— START Material to process —

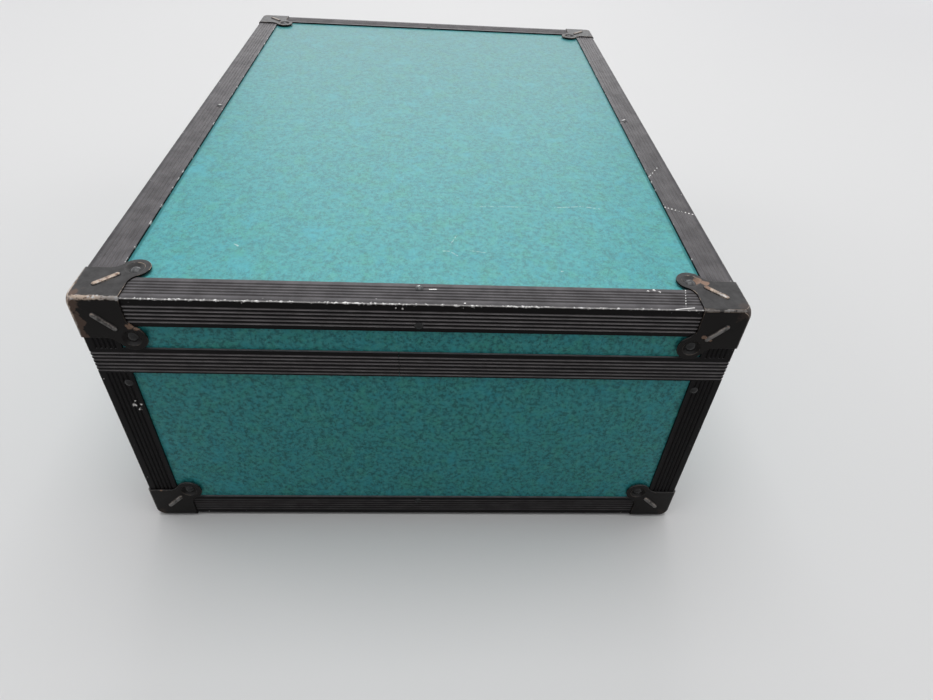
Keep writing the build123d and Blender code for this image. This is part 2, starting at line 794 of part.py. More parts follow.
# pressed channel with a finger lip, drawn in its closed place
def lever():
    half = lever_width / 2
    front = lever_pivot_out + lever_depth / 2
    back = lever_pivot_out - lever_depth / 2
    top = -lever_pivot_drop
    low = top - lever_length
    cheek = [(back, top), (back, low + 3 * lever_depth / 2), (front - 2 * lever_wall, low), (front, low)]
    cheek += [(front, top)]
    behind = back - lever_depth
    hollow = [(behind, top + lever_depth), (behind, low - lever_depth)]
    hollow += [(front - lever_wall, low - lever_depth), (front - lever_wall, top + lever_depth)]
    body = run_x(wall_section(cheek, -1), -half, half)
    round_end = Rotation(0, 90, 0) * Cylinder(lever_depth / 2, lever_width)
    body += Pos(0, -lever_pivot_out, top) * round_end
    long_edges = body.edges().filter_by(Axis.Z).group_by(Axis.Y)[0]
    body = fillet(long_edges, radius=lever_edge_round)
    body -= run_x(wall_section(hollow, -1), lever_wall - half, half - lever_wall)
    lip = [(front - lever_wall, low + lever_wall), (front + lever_lip, low + lever_wall - lever_lip)]
    lip += [(front + lever_lip - lever_wall, low - lever_lip), (front - lever_wall, low - lever_wall / 2)]
    body += run_x(wall_section(lip, -1), -half, half)
    pin_hole = Rotation(0, 90, 0) * Cylinder(lever_pin_radius + pin_clearance, lever_width * 2)
    wire_hole = Rotation(0, 90, 0) * Cylinder(bail_wire_radius + pin_clearance, lever_width * 2)
    body -= Pos(0, -lever_pivot_out, -lever_pivot_drop) * pin_hole
    return body - Pos(0, -toggle_out, -toggle_drop) * wire_hole


# wire loop whose feet turn in through the cheeks of the lever
def bail():
    foot = lever_width / 2 - lever_wall - ear_gap / 2
    points = [(-foot, -toggle_drop), (-bail_half, -toggle_drop), (-bail_half, bail_bar)]
    points += [(bail_half, bail_bar), (bail_half, -toggle_drop), (foot, -toggle_drop)]
    bends = [bail_foot_bend, bail_bend, bail_bend, bail_foot_bend]
    path = FilletPolyline(*[(x, -toggle_out, z) for x, z in points], radius=bends)
    start = Plane(origin=path @ 0, z_dir=path % 0)
    return sweep(start * Circle(bail_wire_radius), path=path)


# ledge for the bail, on a plate that steps in from the rim to the lid panel
def strike():
    ledge_end = toggle_out + bail_wire_radius + strike_ledge_margin
    low = strike_ledge_top - strike_ledge_wall
    hook = joggled_outline(lid_flange, strike_top, low, 1)
    ledge = [(0, low), (ledge_end, low), (ledge_end, strike_ledge_top + strike_lip)]
    ledge += [(ledge_end - sheet / 2, strike_ledge_top), (0, strike_ledge_top)]
    half = strike_hook_width / 2
    body = run_x(wall_section(hook, -1), -half, half) + run_x(wall_section(ledge, -1), -half, half)
    low_edge = lid_flange + joggle_run + sheet
    seat = [(-trim_wall, low_edge), (sheet - trim_wall, low_edge)]
    seat += [(sheet - trim_wall, strike_top), (-trim_wall, strike_top)]
    wide = run_x(wall_section(seat, -1), -strike_plate_width / 2, strike_plate_width / 2)
    return body + fillet(wide.edges().filter_by(Axis.Y), radius=2 * sheet)


def latches():
    shapes = {"plate": latch_plate(), "lever": lever(), "bail": bail(), "strike": strike()}
    parts = {}
    for name, x in latch_places.items():
        for piece, shape in shapes.items():
            placed = Pos(x, -half_y, seam) * shape
            if piece == "plate":
                placed = base_drilled(placed)
            if piece == "strike":
                placed = lid_drilled(placed)
            parts[f"latch_{name}_{piece}"] = placed
    return parts


def pins():
    hinge_pin = Rotation(0, 90, 0) * Cylinder(hinge_pin_radius, hinge_width + sheet)
    latch_pin = Rotation(0, 90, 0) * Cylinder(lever_pin_radius, lever_width + bail_side_gap)
    placed = [Pos(x, hinge_y, seam) * hinge_pin for x in hinge_places.values()]
    for x in latch_places.values():
        placed.append(Pos(x, -half_y - lever_pivot_out, seam - lever_pivot_drop) * latch_pin)
    return {"hinge_and_latch_pins": solids_of(placed)}


# ---- carrying handle ----
def handle_wire():
    side = handle_span / 2
    tip = side + handle_pivot_length
    points = [(-tip, 0), (-side, 0), (-side, -handle_drop), (side, -handle_drop), (side, 0), (tip, 0)]
    bends = [handle_top_bend, handle_grip_bend, handle_grip_bend, handle_top_bend]
    path = FilletPolyline(*[(x, 0, z) for x, z in points], radius=bends)
    start = Plane(origin=path @ 0, z_dir=path % 0)
    wire = sweep(start * Circle(handle_wire_radius), path=path)
    return Pos(0, -half_y - handle_pivot_out, handle_z) * wire


def handle_grip():
    face = Plane.YZ * Ellipse(grip_half_depth, grip_half_height)
    grip = extrude(face, amount=grip_length / 2, both=True)
    grip = fillet(grip.edges(), radius=grip_end_round)
    bore = Rotation(0, 90, 0) * Cylinder(handle_wire_radius + pin_clearance, 2 * grip_length)
    return Pos(0, -half_y - handle_pivot_out, handle_z - handle_drop) * (grip - bore)


def handle_bracket(end):
    first = handle_span / 2 + bracket_ear_first
    last = first + bracket_ear_spacing + sheet
    tall = bracket_height / 2
    seat = [(-trim_wall, -tall), (sheet - trim_wall, -tall), (sheet - trim_wall, tall), (-trim_wall, tall)]
    plate = run_x(wall_section(seat, -1), first - sheet, last + sheet)
    plate = fillet(plate.edges().filter_by(Axis.Y), radius=sheet)
    eye = handle_wire_radius + pin_clearance
    rim = eye + sheet
    root = [(-sheet / 2, 2 * rim), (handle_pivot_out, rim), (handle_pivot_out, -rim), (-sheet / 2, -2 * rim)]
    disc = Rotation(0, 90, 0) * Cylinder(rim, sheet)
    hole = Rotation(0, 90, 0) * Cylinder(eye, 4 * handle_span)
    pivot = Pos(0, -handle_pivot_out, 0)
    for low in (first, first + bracket_ear_spacing):
        plate += run_x(wall_section(root, -1), low, low + sheet)
        plate += Pos(low + sheet / 2, 0, 0) * pivot * disc
    placed = Pos(0, -half_y, handle_z) * (plate - pivot * hole)
    return placed if end > 0 else mirror(placed, about=Plane.YZ)


def handle():
    brackets = solids_of([base_drilled(handle_bracket(end)) for end in (-1, 1)])
    return {"handle_wire": handle_wire(), "handle_grip": handle_grip(), "handle_brackets": brackets}


# ---- feet ----
def feet():
    cone = Cone(foot_radius, foot_tip_radius, foot_height)
    cone = fillet(cone.edges().sort_by(Axis.Z)[-1], radius=foot_edge_round)
    foot = Pos(0, 0, -foot_height / 2) * cone
    foot -= Pos(0, 0, -foot_recess_depth / 2) * Cylinder(foot_recess_radius, foot_recess_depth)
    foot -= Pos(0, 0, -foot_height / 2) * Cylinder(screw_shank_radius + rivet_clearance, 2 * foot_height)
    return {"back_feet": solids_of([set_at(foot, place) for place in foot_places(0)])}


# the whole object, from the handle to the feet, is centred on the origin
def centred(shape):
    moved = [Pos(0, footprint_shift, 0) * solid for solid in shape.solids()]
    return moved[0] if len(moved) == 1 else Compound(moved)


os.makedirs("parts", exist_ok=True)
nodes = {}
for group in (panels, trims, rims, caps, fasteners, foams, hinges, latches, pins, handle, feet):
    nodes.update(group())
for name, shape in nodes.items():
    export_step(centred(shape), f"parts/{name}.step")
print(len(nodes), "nodes")
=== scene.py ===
import json
from math import cos, pi, radians, sin

import bpy
from mathutils import Matrix, Vector


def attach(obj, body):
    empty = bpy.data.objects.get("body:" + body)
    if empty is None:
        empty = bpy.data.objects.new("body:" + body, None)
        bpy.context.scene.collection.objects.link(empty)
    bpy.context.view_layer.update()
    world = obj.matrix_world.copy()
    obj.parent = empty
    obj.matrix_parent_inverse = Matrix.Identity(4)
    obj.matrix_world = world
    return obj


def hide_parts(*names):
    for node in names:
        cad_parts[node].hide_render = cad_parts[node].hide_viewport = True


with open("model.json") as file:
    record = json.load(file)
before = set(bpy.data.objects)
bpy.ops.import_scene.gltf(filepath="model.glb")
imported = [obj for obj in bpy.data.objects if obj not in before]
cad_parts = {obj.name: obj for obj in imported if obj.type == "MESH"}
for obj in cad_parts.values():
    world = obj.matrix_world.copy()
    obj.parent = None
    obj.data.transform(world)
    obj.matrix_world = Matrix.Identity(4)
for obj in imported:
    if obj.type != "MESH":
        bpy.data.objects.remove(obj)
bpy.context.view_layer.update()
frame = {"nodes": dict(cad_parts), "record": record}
cadNodes = frame["nodes"]
scene = bpy.context.scene
scene.view_settings.view_transform = "Standard"
mm = 0.001  # turns millimetres into the scene's metres

# outside of the trims in millimetres, which most wear and layer patterns are measured from
caseForm = {"centre": (0.0, 2.8, 112.8), "half": (303.0, 212.5, 110.5)}


# ---- camera ----
# places in metres, and the lens and its sensor in millimetres
cameraSetup = {
    "place": (-0.6271, -0.00346, 0.4720),
    "forward": (0.74895, -0.05835, -0.66006),
    "right": (-0.03254, -0.99815, 0.05132),
    "lens": 25.27,
    "sensor": 36.0,
    "nearest": 0.02,
}


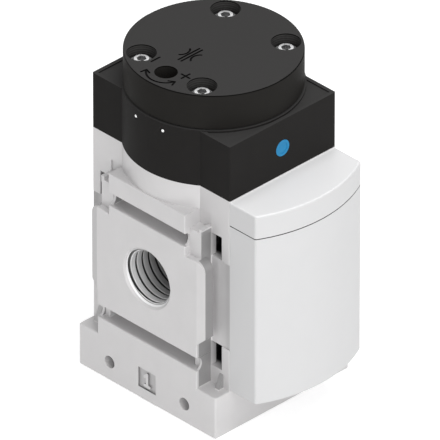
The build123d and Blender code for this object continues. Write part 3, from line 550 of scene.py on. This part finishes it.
def make_materials():
    """One material for each slot of the record."""
    return {
        "die_cast": grained_material(
            "die_cast",
            (0.645, 0.635, 0.638),
            0.45,
            0.25 * MM,
            0.012 * MM,
            variation=0.02,
            metallic=0.25,
            detail=cast_painted_shading,
        ),
        "black_housing": grained_material(
            "black_housing",
            (0.02, 0.019, 0.0185),
            0.58,
            0.16 * MM,
            0.01 * MM,
            specular=0.03,
            detail=housing_painted_light,
        ),
        "black_cap": grained_material(
            "black_cap",
            (0.0195, 0.0185, 0.0172),
            0.58,
            0.16 * MM,
            0.01 * MM,
            specular=0.03,
            detail=cap_painted_shading,
        ),
        "white_plastic": grained_material(
            "white_plastic",
            (0.70, 0.70, 0.705),
            0.42,
            0.2 * MM,
            0.004 * MM,
            variation=0.006,
            specular=0.3,
            detail=cover_painted_shading,
        ),
        "blue_plastic": grained_material(
            "blue_plastic",
            (0.018, 0.225, 0.46),
            0.45,
            0.15 * MM,
            0.004 * MM,
            specular=0.2,
        ),
        "bright_steel": metal_material(
            "bright_steel",
            (0.83, 0.83, 0.835),
            0.3,
            0.08 * MM,
            0.003 * MM,
            metallic=0.9,
            detail=screw_painted_shade,
        ),
        "spring_steel": metal_material(
            "spring_steel", (0.5, 0.5, 0.51), 0.3, 0.1 * MM, 0.003 * MM
        ),
        "aluminium": metal_material(
            "aluminium", (0.72, 0.72, 0.73), 0.35, 0.1 * MM, 0.004 * MM
        ),
        "brass": metal_material("brass", (0.78, 0.57, 0.25), 0.28, 0.1 * MM, 0.004 * MM),
        "seal_rubber": grained_material(
            "seal_rubber", (0.02, 0.02, 0.02), 0.65, 0.1 * MM, 0.006 * MM
        ),
    }


def dress_nodes(materials):
    """Every CAD node gets the material of its slot."""
    for subpart in frame["record"]["subparts"]:
        node = frame["nodes"][subpart["node"]]
        node.data.materials.clear()
        node.data.materials.append(materials[subpart["material_slot"]])


def add_piece(name, mesh_data, material, body):
    """New piece of the object, which rides on a body."""
    mesh = bpy.data.meshes.new(name)
    mesh_data.to_mesh(mesh)
    mesh_data.free()
    piece = bpy.data.objects.new(name, mesh)
    bpy.context.scene.collection.objects.link(piece)
    mesh.materials.append(material)
    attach(piece, body)


def port_thread(name, side, material):
    """Thread inside a port: broad crests with a narrow helical groove between them."""
    outer_r = port_r - thread_clearance
    crest_r = port_r - thread_depth
    face_x = abs(port_place.x)
    land = thread_pitch - thread_groove
    profile = [(0.0, outer_r)]
    for part in range(land_parts + 1):
        profile.append((thread_groove / 2 + land * part / land_parts, crest_r))
    profile.append((thread_pitch, outer_r))
    steps = int(thread_steps * (port_length / thread_pitch + 0.5))
    shape = bmesh.new()
    rings = []
    for step in range(-thread_steps, steps + 1):
        angle = thread_start + 2 * pi * step / thread_steps
        advance = thread_pitch * step / thread_steps
        ring = []
        for offset, radius in profile:
            depth = advance + offset + thread_shift - thread_pitch / 2
            depth = min(depth, port_length)
            depth = max(depth, 0.0)
            radius = max(radius, outer_r - depth)
            x = side * (face_x - depth)
            point = (x, axis_y + radius * cos(angle), port_z + side * radius * sin(angle))
            ring.append(shape.verts.new(point))
        rings.append(ring)
    for first, second in zip(rings, rings[1:]):
        for corner in range(len(profile)):
            following = (corner + 1) % len(profile)
            shape.faces.new((first[corner], first[following], second[following], second[corner]))
    shape.faces.new(rings[0])
    shape.faces.new(reversed(rings[-1]))
    bmesh.ops.remove_doubles(shape, verts=shape.verts, dist=weld_distance)
    bmesh.ops.dissolve_degenerate(shape, edges=shape.edges, dist=weld_distance)
    bmesh.ops.recalc_face_normals(shape, faces=shape.faces)
    add_piece(name, shape, material, "root")


def coil_spring():
    """The valve spring, which stands on the bottom plug, as a copy with its own mesh in place of the
    CAD node.
    """
    mesh = frame["nodes"]["valve_spring"].data.copy()
    spring = bpy.data.objects.new("coil_spring", mesh)
    bpy.context.scene.collection.objects.link(spring)
    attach(spring, "root")
    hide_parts("valve_spring")
    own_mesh(spring)


def direction(azimuth, elevation):
    """Unit vector towards the side that a view of this azimuth and elevation is taken from."""
    turn = radians(azimuth)
    rise = radians(elevation)
    return Vector((sin(turn) * cos(rise), -cos(turn) * cos(rise), sin(rise)))


def build_camera():
    """Camera at the photograph's angle and distance."""
    turn = radians(camera_azimuth)
    right = Vector((cos(turn), sin(turn), 0))
    back = direction(camera_azimuth, camera_elevation)
    up = back.cross(right)
    lens = bpy.data.cameras.new("camera")
    lens.lens = camera_lens
    lens.sensor_width = camera_sensor
    lens.clip_start = camera_near
    lens.clip_end = camera_far
    camera = bpy.data.objects.new("camera", lens)
    target = Vector((0, axis_y + look_at_y, look_at_z))
    eye = target + camera_distance * back
    camera.matrix_world = Matrix.Translation(eye) @ Matrix((right, up, back)).transposed().to_4x4()
    bpy.context.scene.collection.objects.link(camera)
    bpy.context.scene.camera = camera


def add_lamp(name, azimuth, elevation, level):
    """Square soft lamp that faces the object; azimuth is the side it stands on, as for a view."""
    away = direction(azimuth, elevation)
    data = bpy.data.lights.new(name, "AREA")
    data.shape = "SQUARE"
    data.size = lamp_size
    data.energy = level * pi**2 * lamp_distance**2
    lamp = bpy.data.objects.new(name, data)
    lamp.location = away * lamp_distance
    lamp.rotation_euler = away.to_track_quat("Z", "Y").to_euler()
    bpy.context.scene.collection.objects.link(lamp)


def seen_directly(tree):
    """1 for camera, glossy and transmission rays, 0 for the rays that light the object."""
    path = tree.nodes.new("ShaderNodeLightPath")
    seen = math(tree, "MAXIMUM", path.outputs["Is Camera Ray"], path.outputs["Is Transmission Ray"])
    return math(tree, "MAXIMUM", seen, path.outputs["Is Glossy Ray"])


def build_world():
    """Even white surroundings for the camera and for reflections, with softer light on the object."""
    world = bpy.data.worlds.new("surroundings")
    world.use_nodes = True
    bpy.context.scene.world = world
    tree = world.node_tree
    background = tree.nodes["Background"]
    background.inputs["Color"].default_value = (1, 1, 1, 1)
    level = math(tree, "MULTIPLY", seen_directly(tree), 1 - ambient_level)
    level = math(tree, "ADD", level, ambient_level)
    tree.links.new(level, background.inputs["Strength"])


def build_floor():
    """Pale floor that stays white for the camera, apart from a faint shadow."""
    shape = bmesh.new()
    bmesh.ops.create_grid(shape, x_segments=1, y_segments=1, size=floor_reach)
    mesh = bpy.data.meshes.new("floor")
    shape.to_mesh(mesh)
    shape.free()
    floor = bpy.data.objects.new("floor", mesh)
    floor.location.z = cad_box[0].z - floor_gap
    bpy.context.scene.collection.objects.link(floor)
    material, tree, shader = new_material("floor")
    shader.inputs["Base Color"].default_value = floor_colour
    shader.inputs["Roughness"].default_value = floor_rough
    shader.inputs["Specular IOR Level"].default_value = 0.0
    glow = tree.nodes.new("ShaderNodeEmission")
    strength = math(tree, "MULTIPLY", seen_directly(tree), floor_glow)
    tree.links.new(strength, glow.inputs["Strength"])
    total = tree.nodes.new("ShaderNodeAddShader")
    tree.links.new(shader.outputs["BSDF"], total.inputs[0])
    tree.links.new(glow.outputs["Emission"], total.inputs[1])
    tree.links.new(total.outputs["Shader"], tree.nodes["Material Output"].inputs["Surface"])
    mesh.materials.append(material)


scene = bpy.context.scene
scene.view_settings.view_transform = "Standard"
build_camera()
build_world()
build_floor()
add_lamp("top_lamp", 10, 80, top_level)
add_lamp("key_lamp", -28, 28, key_level)

materials = make_materials()
dress_nodes(materials)
coil_spring()
machined = machined_material()
port_thread("port_thread_1", -1, machined)
port_thread("port_thread_2", 1, machined)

— END Material to process —

**Aim of the exercise:** From the line with "# the whole" through the line with "before = set(bpy.data.objects)", set down every line exactly and nothing besides.

**Output for this task:**
# the whole object, from the handle to the feet, is centred on the origin
def centred(shape):
    moved = [Pos(0, footprint_shift, 0) * solid for solid in shape.solids()]
    return moved[0] if len(moved) == 1 else Compound(moved)


os.makedirs("parts", exist_ok=True)
nodes = {}
for group in (panels, trims, rims, caps, fasteners, foams, hinges, latches, pins, handle, feet):
    nodes.update(group())
for name, shape in nodes.items():
    export_step(centred(shape), f"parts/{name}.step")
print(len(nodes), "nodes")
=== scene.py ===
import json
from math import cos, pi, radians, sin

import bpy
from mathutils import Matrix, Vector


def attach(obj, body):
    empty = bpy.data.objects.get("body:" + body)
    if empty is None:
        empty = bpy.data.objects.new("body:" + body, None)
        bpy.context.scene.collection.objects.link(empty)
    bpy.context.view_layer.update()
    world = obj.matrix_world.copy()
    obj.parent = empty
    obj.matrix_parent_inverse = Matrix.Identity(4)
    obj.matrix_world = world
    return obj


def hide_parts(*names):
    for node in names:
        cad_parts[node].hide_render = cad_parts[node].hide_viewport = True


with open("model.json") as file:
    record = json.load(file)
before = set(bpy.data.objects)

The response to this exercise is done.